De Silva's first compositions were written for song or piano with verses written by other artists. These include such works as Rayo de luna (Moonbeam) with lyrics by Carlos Guido Spano and Los barqueros (The boatmen) with began composing pieces for singing, reciting and piano, such as "Moonbeam", with verses by Carlos Guido Spano, "Los barqueros", with words by Becker. Between 1872 and 1885 she composed El Maco (The Prison), Y a mí qué (What do I care), Che no calotiés! (Hey, no stealing), and Por la calle Arenales (For Arenales Street), some of the first tangos to be written by a woman. Like other women tango writers, she sometimes wrote under a pseudonym to protect her reputation. El Maco was published in 1904 under the name of Miguel J. Tornquist. She wrote approximately 100 tangos, many after 1900, including Calote (Robbery), El mozo rubio (The Blond Boy), Evangélica (Evangelical), La multa (The Fine), Que sí que no (That's Yes That's No), Yo soy la rubia (I Am the Blond), among others.

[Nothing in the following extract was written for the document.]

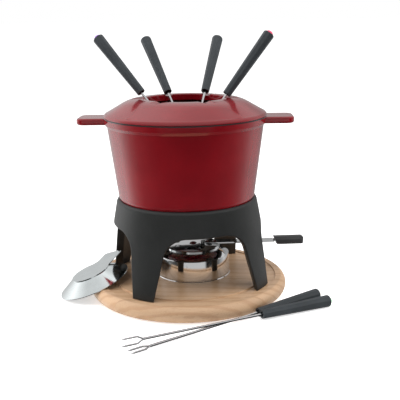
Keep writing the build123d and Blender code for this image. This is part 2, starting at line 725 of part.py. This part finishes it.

Between 1913 and 1914, the Boletín Oficial de la República Argentina listed numerous composition titles including, A mi bandera (To my flag), Becquerianas (Bécquer devotees), Brumas (Mists), Crisantema (chrysanthemum), En el baile (In the dance), Ilusorias (Deceptions), La Canción del ombú (The Song of the ombu tree), La Caridad es Dios (Charity is God), Las Palomas (The Doves), Rosas de otoño (Roses of Autumn), and ¡Ultimo Adiós! (Final Goodbye). In 1934, she composed the Himno del Congreso Eucarístico (Hymn of the Eucharistic Congress) and dedicated to Cardinal Pacelli, who would later be Pope Pius XII.

==Death and legacy==
De Silva died on 22 June 1943 at her home in Buenos Aires. In 2006, Silvia Miguens published a novel, La baronesa del tango (The Baroness of the Tango) based on the life of the composer.